17-55mm assuming you mean for an APS-C body. A general purpose zoom should cover wide to short tele, and 24mm on APS-C is normal, not wide.


----------



## Random Orbits (Jun 2, 2012)

neuroanatomist said:


> 17-55mm assuming you mean for an APS-C body. A general purpose zoom should cover wide to short tele, and 24mm on APS-C is normal, not wide.



+1. It was my most used lens on a crop body.


----------



## Drizzt321 (Jun 2, 2012)

neuroanatomist said:


> 17-55mm assuming you mean for an APS-C body. A general purpose zoom should cover wide to short tele, and 24mm on APS-C is normal, not wide.



Probably this for a crop, or the 17-85. Dunno about quality on either one, but for FF I'd go 24-105L, I found it a better all around lens personally than the 24-70 due to the bit of extra reach and IS for most situations.


----------



## swampler (Jun 2, 2012)

24 - 105 f/4L for full frame, 15 - 85 for crop. Both cover wide angle to telephoto with excellent image quality.


----------



## bdunbar79 (Jun 3, 2012)

swampler said:


> 24 - 105 f/4L for full frame, 15 - 85 for crop. Both cover wide angle to telephoto with excellent image quality.

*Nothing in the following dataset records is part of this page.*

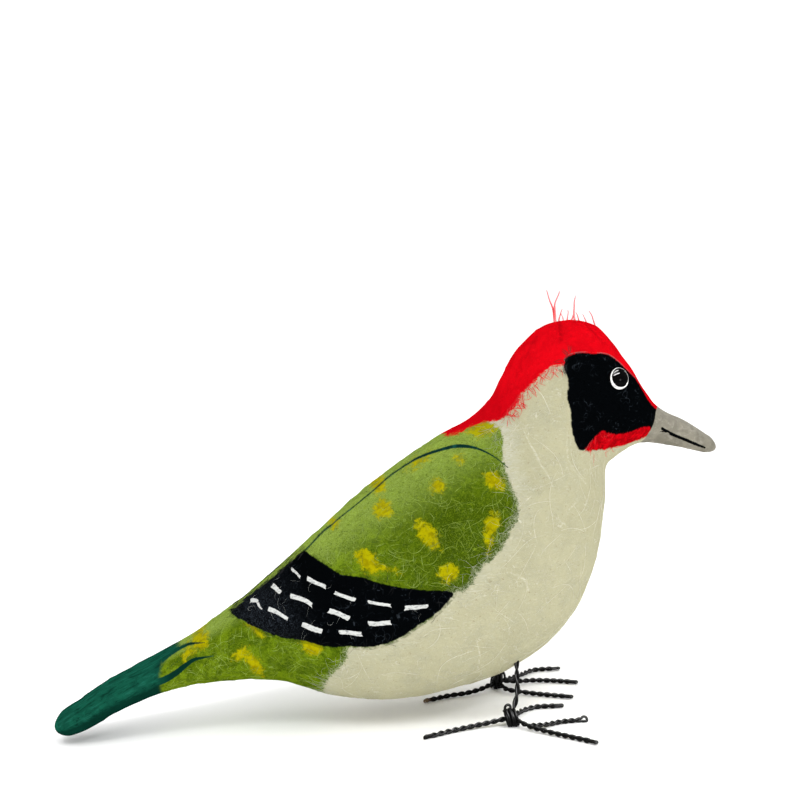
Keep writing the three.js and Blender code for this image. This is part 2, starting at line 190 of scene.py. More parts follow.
# Lines drawn with a brush: points, and half widths along the line
BRUSH_LINES = {
    "wing": (
        [
            (87, 60.2), (97.5, 69.2), (113.2, 80.7), (122, 86.6), (128, 89.8),
            (135.5, 92.4), (140.5, 93.2), (145.5, 92.4), (150, 90), (154, 86.4),
        ],
        (0.14, 0.13, 0.14, 0.18, 0.28, 0.42, 0.52, 0.36, 0.2, 0.1),
    ),
    "upper tail": (
        [(37.4, 27.4), (40.6, 29.0), (44.2, 30.6), (47.6, 31.9), (52.2, 32.8)],
        (0.9, 0.5, 0.3, 0.26, 0.06),
    ),
    "lower tail": (
        [(34.5, 20.6), (38.5, 21.9), (42.3, 23.9), (45.5, 26.2), (48.4, 27.9), (51.2, 28.5), (55.3, 29.2)],
        (1.3, 1.1, 0.95, 0.75, 0.5, 0.34, 0.06),
    ),
    "mouth": (
        [(210.9, 94.1), (213.4, 92.4), (216.6, 90.7), (220.1, 89.1), (224, 87.2), (227.6, 85.6)],
        (0.4, 0.62, 0.5, 0.52, 0.5, 0.3),
    ),
    "mouth fork": ([(210.2, 92.6), (211.8, 92.7), (213.6, 92.2)], (0.08, 0.2, 0.25)),
}
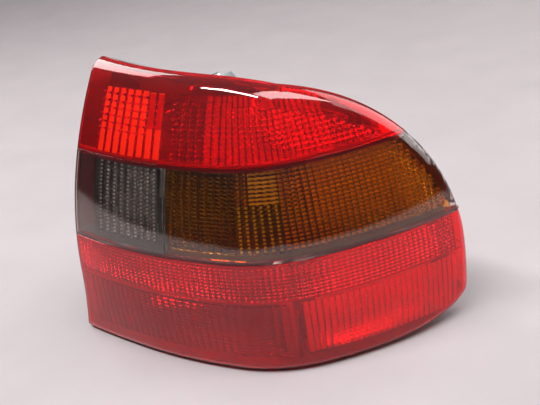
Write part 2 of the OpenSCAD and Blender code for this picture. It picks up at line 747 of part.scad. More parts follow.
// Flat strips join each socket to the connector
pad_r = 6;
strip_gap = 1.5;
module contact(b, reach) {
    dir = b[0] < plug_x ? 1 : -1;
    translate([0, plate_face + strip_t, 0])
        rotate([90, 0, 0])
            linear_extrude(strip_t)
                union() {
                    translate(b) circle(pad_r);
                    translate([dir > 0 ? b[0] : b[0] - reach, b[1] - strip_w / 2]) square([reach, strip_w]);
                    x = b[0] + dir * reach;
                    near = plug_z + (b[1] > plug_z ? 1 : -1) * (plug_h / 2 + strip_gap);
                    translate([dir > 0 ? x - strip_w : x, min(b[1] - strip_w / 2, near)])
                        square([strip_w, abs(b[1] - near) + strip_w / 2]);
                }
}
module contact_strips() {
    side = plug_x - bulb_in_x;
    color("darkgoldenrod") {
        contact(high_in, side - strip_gap);
        contact(high_out, side - strip_gap);
        contact(mid_in, side - strip_gap - 2 * strip_w);
        contact(mid_out, side - strip_gap - 2 * strip_w);
        contact(low_in, side - strip_gap);
        contact(low_out, side - strip_gap);
    }
}
pin_w = 2.4;
pin_t = 0.8;
module connector_pins() {
    pitch = (plug_w - 2 * plug_wall - pin_w) / pin_count;
    color("darkgoldenrod")
        for (i = [0 : pin_count - 1])
            translate([plug_x + (i - (pin_count - 1) / 2) * pitch - pin_w / 2, plate_face,
                       plug_z - pin_t / 2])
                cube([pin_w, pin_l, pin_t]);
}

// Fixings
module mounting_studs() {
    color("silver")
        at_studs(back_y) {
            cylinder(d = shank_d, h = spigot_y - back_y);
            cylinder(d = stud_d, h = boss_h + stud_l - 1);
            translate([0, 0, boss_h + stud_l - 1]) cylinder(d1 = stud_d, d2 = stud_d - 2, h = 1);
        }
}
module stud_seals() {
    color("black")
        at_studs(face_y)
            difference() {
                cylinder(d = boss_d, h = seal_t);
                translate([0, 0, -1]) cylinder(d = spigot_d + 2 * fit_gap, h = seal_t + 2);
            }
}
cap_wall = 1.6;
cap_top = 1.4;
module breather_cap() {
    r = breather_d / 2;
    bottom = breather_h + 1;
    top = bottom + cap_top;
    color("black")
        translate([breather_x, back_y + fit_gap, breather_z])
            rotate([-90, 0, 0])
                rotate_extrude()
                    polygon([[r + 0.05, 0], [r + cap_wall, 0], [r + cap_wall, bottom], [r - 0.4, top],
                             [0, top], [0, bottom], [r + 0.05, bottom]]);
}

module place() {
    translate([-(stud_x[0] + stud_x[1]) / 2, -face_y - seal_t, -(stud_z[0] + stud_z[1]) / 2]) children();
}

place() lens_upper_red();
place() lens_smoked_band();
place() lens_lower_red();
place() amber_filter();
place() reversing_optic();
place() housing();
place() stop_reflector();
place() tail_reflector();
place() reversing_reflector();
place() indicator_reflector();
place() fog_reflector();
place() side_tail_reflector();
place() upper_side_mirror();
place() middle_side_mirror();
place() lower_side_mirror();
place() stop_bulb_cap();
place() stop_bulb_glass();
place() tail_bulb_cap();
place() tail_bulb_glass();
place() reversing_bulb_cap();
place() reversing_bulb_glass();
place() indicator_bulb_cap();
place() indicator_bulb_glass();
place() fog_bulb_cap();
place() fog_bulb_glass();
place() side_tail_bulb_cap();
place() side_tail_bulb_glass();
place() bulb_filaments();
place() bulb_holder();
place() holder_gasket();
place() contact_strips();
place() connector_pins();
place() mounting_studs();
place() stud_seals();
place() breather_cap();
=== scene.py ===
import json
import math
import bpy
import numpy as np
from mathutils import Matrix, Quaternion, Vector
from mathutils.bvhtree import BVHTree


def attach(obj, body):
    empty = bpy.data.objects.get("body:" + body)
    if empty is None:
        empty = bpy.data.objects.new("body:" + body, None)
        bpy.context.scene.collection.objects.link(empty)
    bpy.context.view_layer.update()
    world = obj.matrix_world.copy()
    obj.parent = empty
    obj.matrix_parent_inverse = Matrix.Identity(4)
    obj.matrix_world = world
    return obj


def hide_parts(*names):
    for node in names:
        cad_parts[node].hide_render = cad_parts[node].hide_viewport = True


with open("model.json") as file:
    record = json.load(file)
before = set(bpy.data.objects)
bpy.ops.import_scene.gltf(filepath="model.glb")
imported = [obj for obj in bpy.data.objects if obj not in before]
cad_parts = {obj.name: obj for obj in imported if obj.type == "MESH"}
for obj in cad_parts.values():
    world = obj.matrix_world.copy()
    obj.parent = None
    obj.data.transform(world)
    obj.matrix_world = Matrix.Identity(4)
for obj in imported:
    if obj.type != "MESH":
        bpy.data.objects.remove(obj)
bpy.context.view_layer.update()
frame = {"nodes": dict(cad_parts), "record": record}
parts = frame["nodes"]
MM = 0.001

# Sizes of the lamp, the same as in its source: millimetres, with heights counted from the lower rim
REAR_RUN, REAR_R = 152.0, 360.0
CORNER_RUN, CORNER_R = 69.0, 105.0
SIDE_RUN, SIDE_R = 128.0, 313.0
CORNER_END = REAR_RUN + CORNER_RUN
LENS_RUN = CORNER_END + SIDE_RUN
SEAM_LOW, SEAM_HIGH, LENS_H = 90.0, 156.0, 213.0
TIP_Z, TIP_HALF, TOE_RUN = 48.0, 7.0, 104.0
SHOULDER_Z = TIP_Z + TIP_HALF
TOP_POWER, DROP_POWER = 4.5, 2.26
TOP_RISE, RISE_POWER = 4.5, 1.5
TOE_POWER, HEEL_POWER = 2.5, 3.3
CORNER_FLARE, CORNER_PROUD, FLARE_H = 12.0, 5.0, 60.0
BELLY_R, BELLY_Z = 275.0, 50.0
RIM_R, INNER_EDGE_R, LEAST_EDGE_R = 9.0, 4.0, 0.5
LENS_WALL, SKIRT, SKIRT_FALL = 2.6, 22.0, 5.0
RIB_DEPTH, RIB_WALL = 4.0, 1.2
FIT_GAP, FILTER_WALL, FILTER_SPLIT = 0.3, 2.0, 1.5
DIVIDER_X = 101.0
DIVIDER_S = REAR_R * math.asin(DIVIDER_X / REAR_R)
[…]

For me, on FF, 24-105 f/4L IS hands down. On a 7D, for example, 15-85mm as well. Both are good enough at IQ if you do your part correctly.


----------



## katwil (Jun 4, 2012)

If you plan to shoot in lower light situations the EF-S 17-55 f/2.8 would be a good choice, but with your current lens you’ll have a 15mm gap between 55 and 70. The EF-S 15-85 would be my choice for daytime shots. If you plan to move to FF soon, the 24-105 L is a good choice, but it left me dissatisfied with my T3i and 40D as it wasn’t wide enough.


----------



## Mt Spokane Photography (Jun 4, 2012)

For your T2i, out of those you mentioned, only the 17-55mm ef-s is really suitable. It will cost less and be better.


----------



## Dylan777 (Jun 4, 2012)

17-55 f2.8 IS...a MUST have lens for crop


----------



## pwp (Jun 4, 2012)

Everyone is pointing at the 17-55 f2.8 IS. Follow my finger...it's pointing at the _17-55 f2.8 IS_ too!
For a general purpose lens for APS-C it just can't be beat.

PW


----------



## SteenerMe (Jun 4, 2012)

I agree the 17-55 makes great images, but its a dust collector! If you dont mind your 1000$ plus lens filled with dust then go ahead. But for that price id go 24-105L. i use it on my 7D and love it. 17 mm is not wide enough for me anyways and like the extra reach more. If i want wide ill go 10-22. Now on my 5D3 the 24-105 is perfect. But still carry the 16-35 for when i want to go wide. Like with any lens you just adapt. But i wasnt comfortable using a lens that expensive that filled with dust after a couple weeks use. Go with L's and you will surely be pleased. I certainly am!


----------



## Jim K (Jun 4, 2012)

From your list the 17-55 f/2.8. But if you are shooting outdoors and need more W/A than your 18-55 kit lens gives you for those "old buildings" the 15-85 would probably be a better choice. 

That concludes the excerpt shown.